CCP fell afoul of its audience because it forgot that it was in partnership with them to create the game. Instead, the developer embarked on a course of action that was perceived to be an aggressive and manipulative way to monetise the playerbase. This did not go down well. "Why should we pay a gazillion space groats for an avatar's monocle?" wondered hardcore spacenerds. "This is our game!"

And CCP, belatedly, conceded that this was the case. Here's the money shot from CEO Hilmar Veigar Pétursson's apologetic letter to fans: "The greatest lesson for me is the realisation that EVE belongs to you, and we at CCP are just the hosts of your experience. When we channel our passion for EVE constructively, we can make this vision a reality together."

He talks about the vital importance of collaboration with the community, and regrets CCP's recent estrangement from it. He also talks of digital items, and how it is the purchase of these, rather than subscriptions, which will become the dominant model of funding for MMOs. It's another important area in which players' ownership of a game is ambiguously defined. Legally, it is usually the developer that owns your goods, no matter how much real world cash you splurged on them. In buying the Flaming Dong-Sword of Ultrawang, you are buying nothing but access to an item that the company owns in perpetuity - and can withhold at a moment's notice.

The price of microstransaction vanity items in EVE became the focal point of players' growing resentment of the game's developer.

This is increasingly a legally tortuous area, not least because it can be exploited for entirely criminal purposes. Here's an article I wrote for Edge a while back, after I went to meet Taiwan's biggest MMO publisher, Gamania. They have a problem with hacking, as many MMO companies do - but the thieves aren't after credit card data; they're after your sweet loot, which they then resell. It's an organised, industrialised criminal enterprise which is worth millions of actual real world bucks.

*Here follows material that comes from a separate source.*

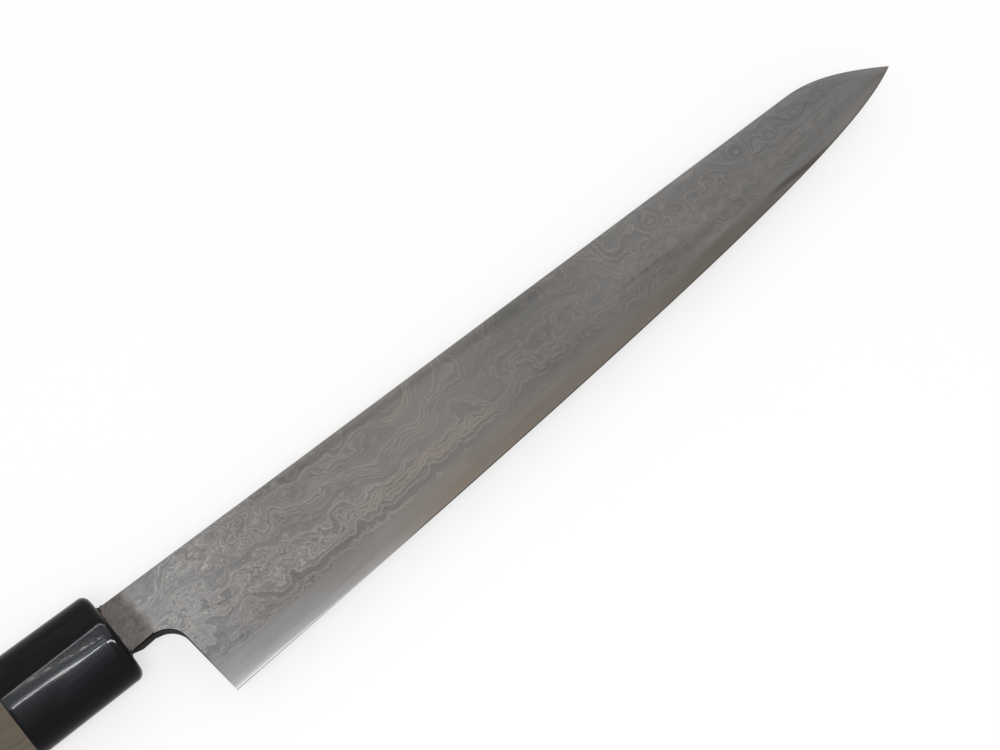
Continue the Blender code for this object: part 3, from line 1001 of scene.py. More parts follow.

And there's not much the authorities can do about it because stealing something that doesn't actually exist isn't a crime with the same international heft as credit card fraud.

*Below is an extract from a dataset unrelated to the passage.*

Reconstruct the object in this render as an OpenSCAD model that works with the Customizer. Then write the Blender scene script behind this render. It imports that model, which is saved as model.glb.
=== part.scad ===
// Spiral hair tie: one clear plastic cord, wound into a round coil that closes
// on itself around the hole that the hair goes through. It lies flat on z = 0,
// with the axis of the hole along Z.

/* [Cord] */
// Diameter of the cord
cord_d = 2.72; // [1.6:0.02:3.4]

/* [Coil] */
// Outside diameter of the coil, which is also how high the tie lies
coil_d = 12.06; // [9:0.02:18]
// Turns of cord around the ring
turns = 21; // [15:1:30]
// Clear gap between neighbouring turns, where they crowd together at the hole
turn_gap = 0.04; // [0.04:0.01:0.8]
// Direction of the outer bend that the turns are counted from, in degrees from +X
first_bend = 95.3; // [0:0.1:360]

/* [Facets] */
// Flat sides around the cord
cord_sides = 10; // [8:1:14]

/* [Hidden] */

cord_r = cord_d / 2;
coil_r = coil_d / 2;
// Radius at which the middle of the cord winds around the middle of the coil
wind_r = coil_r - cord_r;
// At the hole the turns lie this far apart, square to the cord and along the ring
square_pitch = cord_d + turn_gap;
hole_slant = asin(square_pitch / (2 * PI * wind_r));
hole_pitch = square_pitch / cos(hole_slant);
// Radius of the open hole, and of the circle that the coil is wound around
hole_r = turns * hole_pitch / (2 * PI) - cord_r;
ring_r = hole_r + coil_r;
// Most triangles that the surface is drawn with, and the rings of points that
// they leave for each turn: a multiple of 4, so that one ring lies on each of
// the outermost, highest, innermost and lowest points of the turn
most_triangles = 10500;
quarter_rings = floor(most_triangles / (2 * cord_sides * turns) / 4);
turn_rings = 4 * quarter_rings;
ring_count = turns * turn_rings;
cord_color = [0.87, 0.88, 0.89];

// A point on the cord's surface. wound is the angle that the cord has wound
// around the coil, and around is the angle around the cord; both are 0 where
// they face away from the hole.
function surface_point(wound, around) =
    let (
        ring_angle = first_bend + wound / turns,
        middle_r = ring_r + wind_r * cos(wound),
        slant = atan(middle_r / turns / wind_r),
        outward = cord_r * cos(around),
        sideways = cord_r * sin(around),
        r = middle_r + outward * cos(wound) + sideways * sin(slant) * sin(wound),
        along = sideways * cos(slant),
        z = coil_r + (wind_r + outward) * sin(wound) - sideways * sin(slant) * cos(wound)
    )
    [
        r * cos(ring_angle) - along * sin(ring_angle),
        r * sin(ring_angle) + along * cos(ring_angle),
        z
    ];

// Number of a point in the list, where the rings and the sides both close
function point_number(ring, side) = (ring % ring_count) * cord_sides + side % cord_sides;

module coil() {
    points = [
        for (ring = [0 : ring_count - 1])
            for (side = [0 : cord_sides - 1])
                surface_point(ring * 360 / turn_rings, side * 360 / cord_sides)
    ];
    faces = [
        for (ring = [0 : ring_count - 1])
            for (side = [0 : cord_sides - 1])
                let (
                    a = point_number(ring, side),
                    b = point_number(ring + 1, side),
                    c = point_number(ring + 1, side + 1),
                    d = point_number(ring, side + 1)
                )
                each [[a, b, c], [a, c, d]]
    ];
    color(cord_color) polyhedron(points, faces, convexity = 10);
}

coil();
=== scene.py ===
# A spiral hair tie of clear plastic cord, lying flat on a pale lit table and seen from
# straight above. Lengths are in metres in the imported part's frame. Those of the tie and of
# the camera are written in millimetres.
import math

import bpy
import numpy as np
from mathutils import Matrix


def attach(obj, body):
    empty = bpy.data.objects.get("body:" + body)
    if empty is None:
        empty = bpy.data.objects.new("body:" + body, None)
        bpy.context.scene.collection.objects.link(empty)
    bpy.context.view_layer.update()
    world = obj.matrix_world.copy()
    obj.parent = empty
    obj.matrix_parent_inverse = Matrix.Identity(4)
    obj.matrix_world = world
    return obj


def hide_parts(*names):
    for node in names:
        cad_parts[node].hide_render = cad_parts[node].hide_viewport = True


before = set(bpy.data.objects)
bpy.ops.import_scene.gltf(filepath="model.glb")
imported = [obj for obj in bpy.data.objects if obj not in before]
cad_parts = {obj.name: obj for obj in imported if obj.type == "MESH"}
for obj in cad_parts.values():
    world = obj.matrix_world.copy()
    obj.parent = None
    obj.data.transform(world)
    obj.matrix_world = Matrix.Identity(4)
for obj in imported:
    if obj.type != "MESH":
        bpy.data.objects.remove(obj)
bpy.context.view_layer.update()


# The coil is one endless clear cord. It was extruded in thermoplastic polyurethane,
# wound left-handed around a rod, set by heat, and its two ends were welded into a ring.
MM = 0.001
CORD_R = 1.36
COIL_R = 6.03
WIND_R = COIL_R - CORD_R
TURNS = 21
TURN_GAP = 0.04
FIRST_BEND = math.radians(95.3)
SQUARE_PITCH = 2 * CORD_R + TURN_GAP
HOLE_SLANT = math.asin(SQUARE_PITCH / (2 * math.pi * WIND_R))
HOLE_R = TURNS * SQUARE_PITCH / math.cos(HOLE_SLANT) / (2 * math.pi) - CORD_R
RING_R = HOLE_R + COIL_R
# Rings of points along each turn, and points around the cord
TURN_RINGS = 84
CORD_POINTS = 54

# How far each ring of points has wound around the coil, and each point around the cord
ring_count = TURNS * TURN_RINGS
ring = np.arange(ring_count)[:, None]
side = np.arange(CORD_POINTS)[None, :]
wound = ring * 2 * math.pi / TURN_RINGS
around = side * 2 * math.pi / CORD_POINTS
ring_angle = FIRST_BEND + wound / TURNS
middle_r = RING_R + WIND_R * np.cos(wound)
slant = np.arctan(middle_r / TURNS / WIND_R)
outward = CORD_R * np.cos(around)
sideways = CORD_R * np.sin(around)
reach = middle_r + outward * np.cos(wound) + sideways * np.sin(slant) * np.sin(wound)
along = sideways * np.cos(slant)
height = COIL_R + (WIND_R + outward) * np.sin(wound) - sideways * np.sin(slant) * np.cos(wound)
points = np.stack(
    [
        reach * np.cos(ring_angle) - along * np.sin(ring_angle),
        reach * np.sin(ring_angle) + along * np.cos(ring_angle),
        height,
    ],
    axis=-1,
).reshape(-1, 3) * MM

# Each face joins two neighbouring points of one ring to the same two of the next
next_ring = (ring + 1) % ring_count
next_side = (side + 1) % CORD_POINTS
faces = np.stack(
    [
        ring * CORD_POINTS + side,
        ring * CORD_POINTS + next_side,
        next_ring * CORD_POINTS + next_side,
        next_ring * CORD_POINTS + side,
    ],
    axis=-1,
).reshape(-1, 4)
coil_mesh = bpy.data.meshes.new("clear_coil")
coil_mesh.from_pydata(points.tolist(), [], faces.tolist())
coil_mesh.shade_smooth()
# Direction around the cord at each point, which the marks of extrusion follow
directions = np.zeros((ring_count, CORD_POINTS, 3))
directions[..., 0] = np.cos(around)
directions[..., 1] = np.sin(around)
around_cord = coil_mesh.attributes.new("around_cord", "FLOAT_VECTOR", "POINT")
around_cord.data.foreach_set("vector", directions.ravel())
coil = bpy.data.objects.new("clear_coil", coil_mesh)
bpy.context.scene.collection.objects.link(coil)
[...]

Players' very real investment in games can end in digital disaster as a result of entirely legal shenanigans, too. Even fluffy, cuddly PopCap impoverished its players by closing down Baking Life at the end of January, consigning any "Zip Cash" bought with real money to the void known as John Riccitiello's Cryogenics Fund. The terms and conditions are essentially a giant blinking LOL to player investment - as are, PC Gamer pointed out, the terms of League of Legends. Buyer beware.

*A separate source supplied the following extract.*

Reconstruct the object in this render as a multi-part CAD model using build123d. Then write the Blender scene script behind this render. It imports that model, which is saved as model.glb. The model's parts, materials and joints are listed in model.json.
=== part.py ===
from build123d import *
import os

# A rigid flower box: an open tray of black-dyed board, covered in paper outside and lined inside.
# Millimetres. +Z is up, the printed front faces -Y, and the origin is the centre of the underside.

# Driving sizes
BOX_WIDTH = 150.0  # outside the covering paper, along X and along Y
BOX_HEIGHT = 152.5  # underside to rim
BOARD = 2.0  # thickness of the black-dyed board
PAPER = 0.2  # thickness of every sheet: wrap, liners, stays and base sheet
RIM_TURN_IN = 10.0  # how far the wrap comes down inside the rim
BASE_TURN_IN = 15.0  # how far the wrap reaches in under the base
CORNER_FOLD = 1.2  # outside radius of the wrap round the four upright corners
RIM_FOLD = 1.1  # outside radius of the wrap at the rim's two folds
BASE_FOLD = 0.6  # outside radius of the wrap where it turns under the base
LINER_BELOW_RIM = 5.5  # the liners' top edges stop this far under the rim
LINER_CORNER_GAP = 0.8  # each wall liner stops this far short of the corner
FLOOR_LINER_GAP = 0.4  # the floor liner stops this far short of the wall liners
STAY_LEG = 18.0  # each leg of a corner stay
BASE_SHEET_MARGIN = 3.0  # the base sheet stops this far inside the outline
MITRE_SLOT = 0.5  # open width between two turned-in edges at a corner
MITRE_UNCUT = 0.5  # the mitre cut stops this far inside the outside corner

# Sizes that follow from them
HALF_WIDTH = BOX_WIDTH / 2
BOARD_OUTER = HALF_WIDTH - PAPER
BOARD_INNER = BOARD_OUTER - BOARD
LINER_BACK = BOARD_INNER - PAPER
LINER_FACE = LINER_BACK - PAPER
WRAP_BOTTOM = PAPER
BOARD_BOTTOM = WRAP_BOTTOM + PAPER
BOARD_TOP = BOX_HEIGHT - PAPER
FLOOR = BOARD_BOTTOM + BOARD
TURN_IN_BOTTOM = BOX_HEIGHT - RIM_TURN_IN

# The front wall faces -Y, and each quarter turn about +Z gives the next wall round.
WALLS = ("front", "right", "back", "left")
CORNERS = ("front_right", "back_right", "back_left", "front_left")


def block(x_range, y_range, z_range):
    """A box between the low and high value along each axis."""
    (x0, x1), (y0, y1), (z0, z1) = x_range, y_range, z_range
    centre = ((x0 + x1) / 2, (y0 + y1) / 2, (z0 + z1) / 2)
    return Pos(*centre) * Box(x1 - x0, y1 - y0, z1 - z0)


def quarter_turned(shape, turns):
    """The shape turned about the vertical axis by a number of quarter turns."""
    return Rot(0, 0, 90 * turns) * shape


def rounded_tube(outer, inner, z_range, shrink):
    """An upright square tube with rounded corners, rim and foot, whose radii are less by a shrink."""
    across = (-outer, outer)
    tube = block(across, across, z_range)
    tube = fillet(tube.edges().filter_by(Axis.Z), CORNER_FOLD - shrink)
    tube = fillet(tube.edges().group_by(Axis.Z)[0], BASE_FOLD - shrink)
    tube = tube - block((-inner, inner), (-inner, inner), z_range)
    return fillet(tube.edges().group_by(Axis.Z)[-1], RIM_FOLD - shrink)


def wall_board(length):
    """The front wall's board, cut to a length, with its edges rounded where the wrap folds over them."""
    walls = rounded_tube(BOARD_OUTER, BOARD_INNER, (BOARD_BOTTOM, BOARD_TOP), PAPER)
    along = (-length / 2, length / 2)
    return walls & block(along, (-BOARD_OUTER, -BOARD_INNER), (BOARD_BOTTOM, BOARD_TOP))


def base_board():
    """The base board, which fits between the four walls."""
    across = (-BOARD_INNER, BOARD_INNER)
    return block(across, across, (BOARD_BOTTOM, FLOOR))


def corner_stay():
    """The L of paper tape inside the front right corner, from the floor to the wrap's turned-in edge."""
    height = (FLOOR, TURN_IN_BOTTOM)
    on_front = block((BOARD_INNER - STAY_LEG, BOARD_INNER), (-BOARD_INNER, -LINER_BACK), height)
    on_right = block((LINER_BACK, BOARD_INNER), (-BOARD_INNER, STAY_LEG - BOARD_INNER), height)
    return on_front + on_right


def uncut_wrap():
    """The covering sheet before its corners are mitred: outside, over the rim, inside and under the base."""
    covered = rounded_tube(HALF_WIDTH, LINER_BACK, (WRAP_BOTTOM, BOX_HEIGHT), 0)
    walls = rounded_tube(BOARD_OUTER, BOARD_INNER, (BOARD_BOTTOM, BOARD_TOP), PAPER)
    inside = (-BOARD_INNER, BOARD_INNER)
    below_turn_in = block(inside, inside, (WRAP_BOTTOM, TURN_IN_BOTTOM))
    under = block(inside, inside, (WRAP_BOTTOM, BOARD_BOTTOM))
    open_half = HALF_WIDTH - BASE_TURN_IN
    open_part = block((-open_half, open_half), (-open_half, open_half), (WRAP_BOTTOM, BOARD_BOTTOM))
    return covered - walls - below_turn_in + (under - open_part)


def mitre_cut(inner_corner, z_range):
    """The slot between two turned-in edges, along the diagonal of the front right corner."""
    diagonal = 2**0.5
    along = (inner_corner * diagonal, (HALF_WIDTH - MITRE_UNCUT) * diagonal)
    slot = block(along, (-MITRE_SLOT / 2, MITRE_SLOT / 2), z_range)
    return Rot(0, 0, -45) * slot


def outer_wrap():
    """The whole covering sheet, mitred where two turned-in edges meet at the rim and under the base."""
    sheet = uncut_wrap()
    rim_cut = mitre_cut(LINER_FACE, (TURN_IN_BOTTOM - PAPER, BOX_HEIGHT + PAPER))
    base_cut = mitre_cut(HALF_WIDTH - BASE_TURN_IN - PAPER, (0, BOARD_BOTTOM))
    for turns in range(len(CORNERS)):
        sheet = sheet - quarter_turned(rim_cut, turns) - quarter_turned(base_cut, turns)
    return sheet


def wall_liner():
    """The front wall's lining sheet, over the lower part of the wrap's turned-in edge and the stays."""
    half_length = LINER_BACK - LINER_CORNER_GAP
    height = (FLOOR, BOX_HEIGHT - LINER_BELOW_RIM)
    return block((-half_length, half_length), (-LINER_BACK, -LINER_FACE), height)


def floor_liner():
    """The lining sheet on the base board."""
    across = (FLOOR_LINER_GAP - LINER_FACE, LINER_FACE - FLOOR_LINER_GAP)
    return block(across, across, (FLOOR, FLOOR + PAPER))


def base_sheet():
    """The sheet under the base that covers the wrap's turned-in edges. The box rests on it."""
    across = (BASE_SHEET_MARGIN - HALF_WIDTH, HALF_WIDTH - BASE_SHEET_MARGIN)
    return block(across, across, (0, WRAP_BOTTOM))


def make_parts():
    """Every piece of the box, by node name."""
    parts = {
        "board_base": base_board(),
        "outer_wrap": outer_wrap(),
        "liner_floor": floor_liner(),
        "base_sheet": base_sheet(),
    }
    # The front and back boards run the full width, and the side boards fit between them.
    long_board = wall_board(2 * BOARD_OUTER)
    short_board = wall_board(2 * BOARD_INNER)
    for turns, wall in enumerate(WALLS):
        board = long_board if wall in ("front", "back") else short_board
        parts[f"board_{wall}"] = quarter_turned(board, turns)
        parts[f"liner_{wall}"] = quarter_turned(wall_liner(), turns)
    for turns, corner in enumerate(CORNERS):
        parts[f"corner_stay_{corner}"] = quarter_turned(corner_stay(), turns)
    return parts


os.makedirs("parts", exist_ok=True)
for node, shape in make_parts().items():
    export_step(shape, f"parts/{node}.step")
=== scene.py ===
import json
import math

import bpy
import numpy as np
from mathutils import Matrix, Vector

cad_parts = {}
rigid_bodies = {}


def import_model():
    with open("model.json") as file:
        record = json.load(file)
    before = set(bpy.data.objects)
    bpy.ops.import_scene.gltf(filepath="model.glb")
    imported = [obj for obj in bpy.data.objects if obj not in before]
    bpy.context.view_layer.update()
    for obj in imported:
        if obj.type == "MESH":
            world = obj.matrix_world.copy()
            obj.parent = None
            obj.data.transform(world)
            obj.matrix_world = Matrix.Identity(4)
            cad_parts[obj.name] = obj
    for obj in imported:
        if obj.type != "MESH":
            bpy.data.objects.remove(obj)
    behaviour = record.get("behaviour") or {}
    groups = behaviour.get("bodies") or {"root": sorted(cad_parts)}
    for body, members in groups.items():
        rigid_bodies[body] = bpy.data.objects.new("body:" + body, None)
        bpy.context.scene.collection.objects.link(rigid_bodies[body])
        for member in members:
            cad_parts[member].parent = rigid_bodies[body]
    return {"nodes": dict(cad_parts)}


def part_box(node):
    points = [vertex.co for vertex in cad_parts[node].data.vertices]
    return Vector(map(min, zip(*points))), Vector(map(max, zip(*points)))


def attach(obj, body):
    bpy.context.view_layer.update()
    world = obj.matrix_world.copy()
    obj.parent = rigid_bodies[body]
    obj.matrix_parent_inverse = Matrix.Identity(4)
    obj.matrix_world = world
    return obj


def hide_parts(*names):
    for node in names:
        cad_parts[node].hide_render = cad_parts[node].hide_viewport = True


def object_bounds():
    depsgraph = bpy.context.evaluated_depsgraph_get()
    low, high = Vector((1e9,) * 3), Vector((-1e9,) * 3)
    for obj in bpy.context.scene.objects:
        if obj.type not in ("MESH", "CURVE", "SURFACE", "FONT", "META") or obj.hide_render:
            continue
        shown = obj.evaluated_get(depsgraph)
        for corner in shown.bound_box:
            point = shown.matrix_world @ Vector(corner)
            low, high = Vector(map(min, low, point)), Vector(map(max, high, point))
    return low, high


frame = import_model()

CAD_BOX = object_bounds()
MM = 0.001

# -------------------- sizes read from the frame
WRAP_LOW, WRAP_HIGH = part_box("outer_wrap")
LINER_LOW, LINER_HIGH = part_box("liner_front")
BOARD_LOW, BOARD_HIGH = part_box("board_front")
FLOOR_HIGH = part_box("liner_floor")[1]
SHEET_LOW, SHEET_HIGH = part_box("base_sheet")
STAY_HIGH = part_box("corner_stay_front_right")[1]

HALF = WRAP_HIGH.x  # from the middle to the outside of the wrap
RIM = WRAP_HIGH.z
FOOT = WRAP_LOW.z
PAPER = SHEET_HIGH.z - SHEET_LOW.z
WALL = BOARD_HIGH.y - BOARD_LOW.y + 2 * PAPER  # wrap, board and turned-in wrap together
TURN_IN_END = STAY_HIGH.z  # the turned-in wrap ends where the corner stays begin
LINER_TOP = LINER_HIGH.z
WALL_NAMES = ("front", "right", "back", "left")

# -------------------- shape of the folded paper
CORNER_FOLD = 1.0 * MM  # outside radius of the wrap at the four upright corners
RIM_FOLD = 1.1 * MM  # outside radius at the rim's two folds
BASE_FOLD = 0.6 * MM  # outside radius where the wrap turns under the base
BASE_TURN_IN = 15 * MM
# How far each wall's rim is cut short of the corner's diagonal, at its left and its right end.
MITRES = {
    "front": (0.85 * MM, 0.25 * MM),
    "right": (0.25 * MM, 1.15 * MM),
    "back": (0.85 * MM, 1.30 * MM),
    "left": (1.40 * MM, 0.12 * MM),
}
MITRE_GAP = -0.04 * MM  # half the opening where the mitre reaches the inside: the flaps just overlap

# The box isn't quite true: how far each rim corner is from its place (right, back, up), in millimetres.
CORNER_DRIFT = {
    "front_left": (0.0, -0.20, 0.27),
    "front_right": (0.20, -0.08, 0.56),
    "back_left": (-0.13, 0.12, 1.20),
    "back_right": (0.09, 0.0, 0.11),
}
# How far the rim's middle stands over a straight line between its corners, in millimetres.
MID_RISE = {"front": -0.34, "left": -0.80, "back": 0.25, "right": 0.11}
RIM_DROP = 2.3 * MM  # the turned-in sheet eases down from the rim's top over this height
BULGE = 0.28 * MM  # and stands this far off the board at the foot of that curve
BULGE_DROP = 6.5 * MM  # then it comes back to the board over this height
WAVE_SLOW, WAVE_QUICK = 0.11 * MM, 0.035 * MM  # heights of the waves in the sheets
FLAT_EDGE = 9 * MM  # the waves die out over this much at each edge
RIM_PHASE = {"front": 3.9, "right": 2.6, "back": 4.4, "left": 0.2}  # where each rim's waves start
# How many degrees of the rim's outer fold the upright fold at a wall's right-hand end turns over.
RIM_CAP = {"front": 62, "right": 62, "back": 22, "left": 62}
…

How long will players stand for it? Valve is perhaps aware that they won't. Although the legal status of virtual items isn't explicitly described in Steam's terms of service, or in the Steam Trading guidelines, by encouraging players to submit hats and weapons to be sold via Team Fortress 2, Valve is fostering a direct collaboration with the community - one which sees contributors reimbursed via royalties on the sale of their kit.

"It benefits us because it grows the community, right?" said Valve's Grand Poobah, Gabe Newell, speaking to Gamasutra in 2010. "Team Fortress 2 is a better product because we have community contributions in it. They're going to go off and listen to what the community says about how they can do that better, and we can draft along, as we both benefit."

Being so involved in the game's continued profitability for Valve, the TF2 community has a more legitimate mindshare in the direction of TF2 than do players of other Valve games. It's hard to see how Half-Life 2 players, for instance, continuously contribute to the profitability of Valve, or indeed help to increase potential profits of Half-Life 3 - except in the tangential sense that they have sustained a low-level marketing buzz around the series.

There was angry disagreement between Star Wars: The Old Republic players and devs over whether mining high-level areas should be considered a banning offence.

HL2 isn't a service. Fans aren't asked for repeat payment, and they are under no obligation to support Valve in any way. When they complain it has somehow been exhausting to be a fan, it is baffling. It is extremely easy to be a fan; you don't even need to get out of your chair. And yet, that sense of entitlement remains, fed by flattery from social media, by the ongoing confusion over digital rights, by the increasing collaboration of developers and communities.

I can understand the desire. I have played HL2 through to completion more times than I have bothered to count and I never tire of writing about how much I love it. In the years I've worked in this industry, only Gabe Newell's awesome presence has reduced me to gibbering mid-interview. Needless to say, like the fans who signed that open letter, I will certainly play whatever instalment Valve issues next, whenever it emerges. But I also recognise that my desire has no impact, nor should have, on Valve's PR policy, much less its development schedule - and it would be naive to think that the two are unrelated, as the open letter does.

That demand, like the DDOS attack on Minecraft because its developers weren't seen to be working hard enough, like the one-star ratings for a great app that asks you to pay a dollar for a massive expansion pack, like the complaints that an erroneously low sale price should be reinstated because a few lucky people snapped up a game for a pittance, like the death threats to Ninja Theory for changing a character model... Like these things, that demand is part of an unseemly wail of self-righteousness issuing from the feed-me-more generation, unabashed by its over-consumption and tutored by the media in narcissism.

Of course I want to know more about Episode 3 or Half-Life 3, or whatever it may be that Valve pulls out of its hat. But even in these times of community collaboration and digital ownership, the Half-Life series remains Valve's and Valve's alone. It is entirely its prerogative. Maybe, just maybe, it will respond to the baiting, sensing a goodwill windfall - it is a company renowned for spontaneous acts of generosity, after all. But just because someone's willing to give, doesn't make it polite to ask.